Reviewing is usually an easy gig. This happened, then that happened; he was good, she was even better; you'll enjoy it, the family will enjoy it - yadda, yadda, yadda.
Then comes something that is truly indescribable - and, if that's what the reviewer writes, then it's a bit of a cop-out, isn't it? So - dodging accusations of copping out, here goes with my attempt to describe the indescribable.
Martyn plays the accordion and the piano and sings; Adrian plays the bass and the saw and sings a bit too; Mike plays the drums, but doesn't sing much. Mark has made some pictures, moving ones too; and Begona and James have lit the whole thing. All of which is true - in the sense that the statement, "Romeo and Juliet is a play about a couple of overwrought teens wrapped up in gang culture" is true.
This production is the most beautiful I have seen. Mark Holthusen's animations fill the stage, front and back, top to bottom, with the first use of 3-D technology that actually adds something to the traditional flat projection. The American borrows something from anime, specifically Hayao Miyazaki's aesthetic in films like Spirited Away and My Neighbour Totoro, but his is a signature that is all his own. The band really do appear to be under the gorgeous turquoise sea, in a fiery, red-hot hell or mixing it quayside with the salts. In the very best sense of the phrase, you don't know where to look.

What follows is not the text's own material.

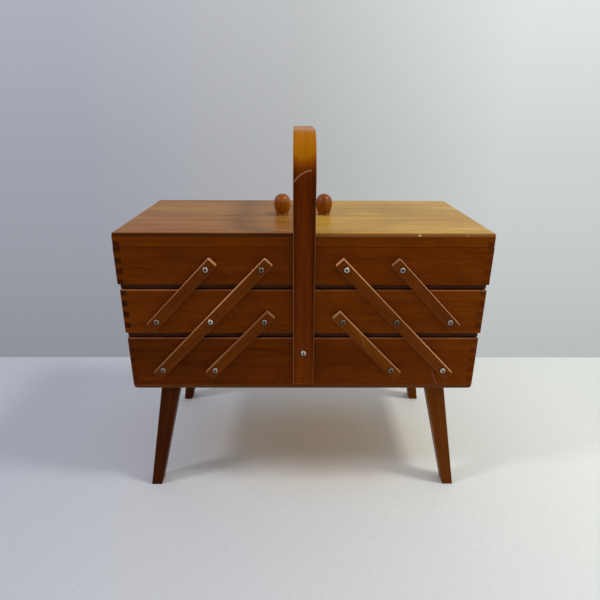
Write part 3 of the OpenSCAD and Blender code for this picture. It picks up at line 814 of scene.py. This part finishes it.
bm = easedCopy("handle", handle["ease"] * mm, False, handle["wearAndHighlightShares"])
layStrapGrain(bm)
placePiece("handle_wood", bm, [woods["bent_handle"]], "bent_handle", "handle")
print("legs, arms and handle")

# Screws and hinges keep the CAD shapes. A screw's recess is painted dark as the shade in its hollow.
# Sizes are in mm, and each dulled front or rear pair is found by the X and Z of its screws.
screws = {
    "headReach": 3.75,
    "recessReach": 2.4,
    "recessDepth": 1.9,
    "domeRadius": 4.3,
    "belowDome": 0.25,
    "dulled": {
        (-172, 236): 0.75,
        (-170, 172): 0.7,
        (-111, 300): 0.4,
        (-107, 172): 0.5,
        (-48, 300): 0.9,
        (-46, 236): 0.75,
        (46, 236): 0.95,
        (107, 172): 0.8,
        (109, 236): 1.0,
        (111, 300): 0.55,
        (172, 236): 0.5,
    },
}


def shadeScrewHeads(bm):
    rims, dulls = (bm.verts.layers.float.new(layer) for layer in ("rim", "dull"))
    for verts in list(islands(bm)):
        low, high = span([v.co for v in verts])
        middle = (low + high) / 2
        tip = low.y if middle.y < 0 else high.y
        dull = screws["dulled"].get((round(middle.x / mm), int(middle.z / mm)), 0.0)
        for vert in verts:
            vert[rims] = math.hypot(vert.co.x - middle.x, vert.co.z - middle.z) / (screws["headReach"] * mm)
            vert[dulls] = dull
        for face in {f for v in verts for f in v.link_faces}:
            at = face.calc_center_median()
            reach = math.hypot(at.x - middle.x, at.z - middle.z)
            depth = abs(at.y - tip)
            dome = reach * reach / (2 * screws["domeRadius"] * mm)
            inRecess = reach < screws["recessReach"] * mm and depth < screws["recessDepth"] * mm
            if inRecess and (abs(face.normal.y) < 0.5 or depth > dome + screws["belowDome"] * mm):
                # painted shade in the recess
                face.material_index = 1


for node in cadNodes:
    kind = "nickel" if "screws" in node else "brass" if "hinge" in node else None
    if not kind:
        continue
    bm = mergedCopy(node)
    if kind == "nickel" and node != "leg_screws":
        shadeScrewHeads(bm)
    placePiece(node + "_metal", bm, [metals[kind], recessShade], kind, node, even=False)
print("screws and hinges")

bpy.context.scene.view_settings.view_transform = "Standard"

But you do know where to listen. Martyn Jacques' falsetto is undiminished in his mid-fifties, stunningly precise throughout the full ninety minutes. Quite how a three-piece band manage to make so much sound is beyond my ken - but it's the craft of the playing that brings the melancholic tone (piano and saw) and a riotous noise (accordion and bass) that pitches the tale back and forth, as if on the high seas itself. It's simply too easy to pigeonhole the Lillies as a cult band - their songs are as plaintive and as uplifting, as delicate and as brutal, as catchy and as moving as any band plays anywhere. On top of everything else, they're the best cabaret act I'll see this year.
So there you have it - or rather you don't. Because it's impossible to pin down this adaptation of Samuel Taylor Coleridge's account of the cursed mariner in mere words - it's a sensual, searing spectacular. part Vegas, part Royal Opera House, part gypsy festival. You have to see, and hear, it to believe it.
The Tiger Lillies: Rime of the Ancient Mariner is at the Southbank Centre until 8 September.